PROMPT :: Below is a listing; reproduce each line of it exactly.

INFORMATION SUPPLIED ::
□ □ □ □

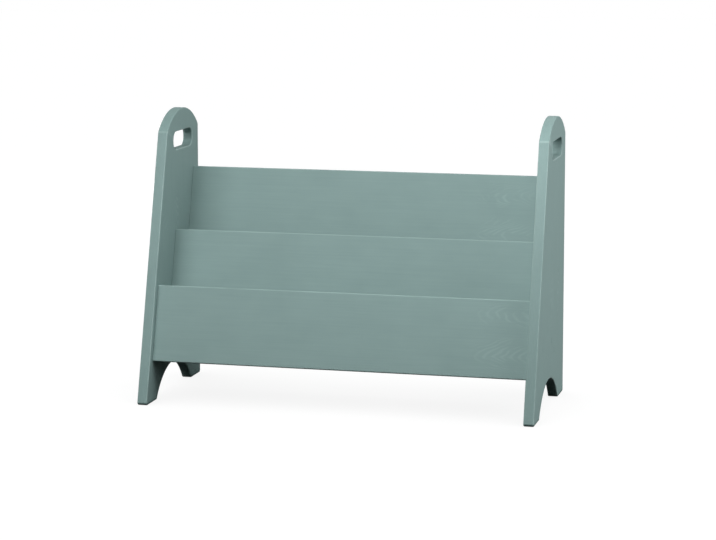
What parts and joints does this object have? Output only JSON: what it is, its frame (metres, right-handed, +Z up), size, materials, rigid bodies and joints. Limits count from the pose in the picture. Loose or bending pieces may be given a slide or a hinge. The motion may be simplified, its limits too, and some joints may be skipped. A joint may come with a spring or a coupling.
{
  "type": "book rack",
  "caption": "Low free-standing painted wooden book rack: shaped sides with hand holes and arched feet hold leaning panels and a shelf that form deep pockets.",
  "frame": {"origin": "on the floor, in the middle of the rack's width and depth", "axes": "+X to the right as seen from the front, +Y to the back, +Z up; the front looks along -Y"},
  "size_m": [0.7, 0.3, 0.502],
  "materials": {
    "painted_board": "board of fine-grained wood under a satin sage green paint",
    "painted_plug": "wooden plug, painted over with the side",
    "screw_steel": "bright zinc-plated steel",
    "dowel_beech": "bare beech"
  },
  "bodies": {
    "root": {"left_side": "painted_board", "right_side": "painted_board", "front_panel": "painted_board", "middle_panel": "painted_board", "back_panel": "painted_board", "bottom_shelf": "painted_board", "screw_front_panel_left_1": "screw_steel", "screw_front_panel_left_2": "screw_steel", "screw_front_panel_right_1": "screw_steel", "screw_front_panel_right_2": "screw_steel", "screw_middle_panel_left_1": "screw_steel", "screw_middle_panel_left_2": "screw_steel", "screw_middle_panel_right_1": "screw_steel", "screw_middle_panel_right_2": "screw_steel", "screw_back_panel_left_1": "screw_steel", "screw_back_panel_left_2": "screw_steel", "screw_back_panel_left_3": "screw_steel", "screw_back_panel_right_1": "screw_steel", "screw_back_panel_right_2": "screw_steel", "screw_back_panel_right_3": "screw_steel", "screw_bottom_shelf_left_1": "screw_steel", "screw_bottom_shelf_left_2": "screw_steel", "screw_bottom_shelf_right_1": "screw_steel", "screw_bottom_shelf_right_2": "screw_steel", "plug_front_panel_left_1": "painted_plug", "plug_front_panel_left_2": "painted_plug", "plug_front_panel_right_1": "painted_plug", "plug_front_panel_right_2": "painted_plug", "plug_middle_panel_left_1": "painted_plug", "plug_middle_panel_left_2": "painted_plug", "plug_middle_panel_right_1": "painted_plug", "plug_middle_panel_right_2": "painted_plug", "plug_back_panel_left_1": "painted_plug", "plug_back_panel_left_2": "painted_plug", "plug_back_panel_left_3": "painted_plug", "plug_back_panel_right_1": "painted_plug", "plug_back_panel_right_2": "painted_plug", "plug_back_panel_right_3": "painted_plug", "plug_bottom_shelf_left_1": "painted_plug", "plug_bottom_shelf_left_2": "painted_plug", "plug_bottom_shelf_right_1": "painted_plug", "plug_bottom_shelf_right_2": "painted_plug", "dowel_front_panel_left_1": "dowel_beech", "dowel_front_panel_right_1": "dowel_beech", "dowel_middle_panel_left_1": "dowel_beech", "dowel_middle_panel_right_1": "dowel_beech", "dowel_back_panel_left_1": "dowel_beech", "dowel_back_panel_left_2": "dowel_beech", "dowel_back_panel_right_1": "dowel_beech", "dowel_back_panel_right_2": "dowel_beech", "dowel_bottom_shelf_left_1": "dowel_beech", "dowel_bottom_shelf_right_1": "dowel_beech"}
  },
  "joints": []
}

□ □ □ □

COMPLETED EXERCISE ::
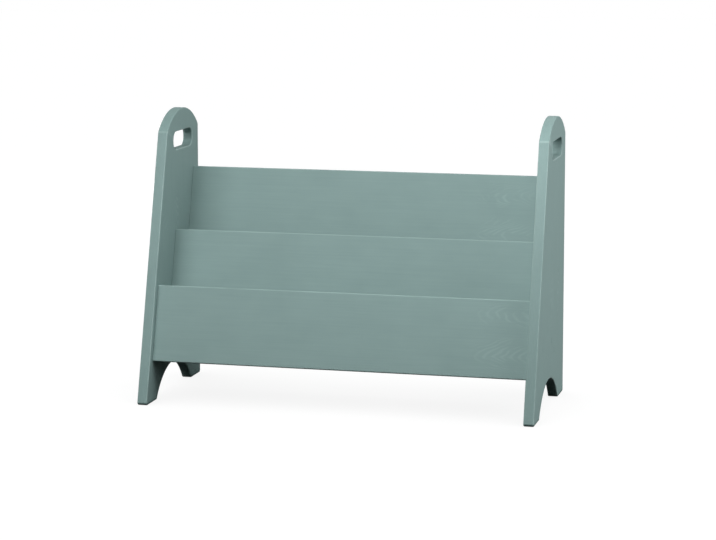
What parts and joints does this object have? Output only JSON: what it is, its frame (metres, right-handed, +Z up), size, materials, rigid bodies and joints. Limits count from the pose in the picture. Loose or bending pieces may be given a slide or a hinge. The motion may be simplified, its limits too, and some joints may be skipped. A joint may come with a spring or a coupling.
{
  "type": "book rack",
  "caption": "Low free-standing painted wooden book rack: shaped sides with hand holes and arched feet hold leaning panels and a shelf that form deep pockets.",
  "frame": {"origin": "on the floor, in the middle of the rack's width and depth", "axes": "+X to the right as seen from the front, +Y to the back, +Z up; the front looks along -Y"},
  "size_m": [0.7, 0.3, 0.502],
  "materials": {
    "painted_board": "board of fine-grained wood under a satin sage green paint",
    "painted_plug": "wooden plug, painted over with the side",
    "screw_steel": "bright zinc-plated steel",
    "dowel_beech": "bare beech"
  },
  "bodies": {
    "root": {"left_side": "painted_board", "right_side": "painted_board", "front_panel": "painted_board", "middle_panel": "painted_board", "back_panel": "painted_board", "bottom_shelf": "painted_board", "screw_front_panel_left_1": "screw_steel", "screw_front_panel_left_2": "screw_steel", "screw_front_panel_right_1": "screw_steel", "screw_front_panel_right_2": "screw_steel", "screw_middle_panel_left_1": "screw_steel", "screw_middle_panel_left_2": "screw_steel", "screw_middle_panel_right_1": "screw_steel", "screw_middle_panel_right_2": "screw_steel", "screw_back_panel_left_1": "screw_steel", "screw_back_panel_left_2": "screw_steel", "screw_back_panel_left_3": "screw_steel", "screw_back_panel_right_1": "screw_steel", "screw_back_panel_right_2": "screw_steel", "screw_back_panel_right_3": "screw_steel", "screw_bottom_shelf_left_1": "screw_steel", "screw_bottom_shelf_left_2": "screw_steel", "screw_bottom_shelf_right_1": "screw_steel", "screw_bottom_shelf_right_2": "screw_steel", "plug_front_panel_left_1": "painted_plug", "plug_front_panel_left_2": "painted_plug", "plug_front_panel_right_1": "painted_plug", "plug_front_panel_right_2": "painted_plug", "plug_middle_panel_left_1": "painted_plug", "plug_middle_panel_left_2": "painted_plug", "plug_middle_panel_right_1": "painted_plug", "plug_middle_panel_right_2": "painted_plug", "plug_back_panel_left_1": "painted_plug", "plug_back_panel_left_2": "painted_plug", "plug_back_panel_left_3": "painted_plug", "plug_back_panel_right_1": "painted_plug", "plug_back_panel_right_2": "painted_plug", "plug_back_panel_right_3": "painted_plug", "plug_bottom_shelf_left_1": "painted_plug", "plug_bottom_shelf_left_2": "painted_plug", "plug_bottom_shelf_right_1": "painted_plug", "plug_bottom_shelf_right_2": "painted_plug", "dowel_front_panel_left_1": "dowel_beech", "dowel_front_panel_right_1": "dowel_beech", "dowel_middle_panel_left_1": "dowel_beech", "dowel_middle_panel_right_1": "dowel_beech", "dowel_back_panel_left_1": "dowel_beech", "dowel_back_panel_left_2": "dowel_beech", "dowel_back_panel_right_1": "dowel_beech", "dowel_back_panel_right_2": "dowel_beech", "dowel_bottom_shelf_left_1": "dowel_beech", "dowel_bottom_shelf_right_1": "dowel_beech"}
  },
  "joints": []
}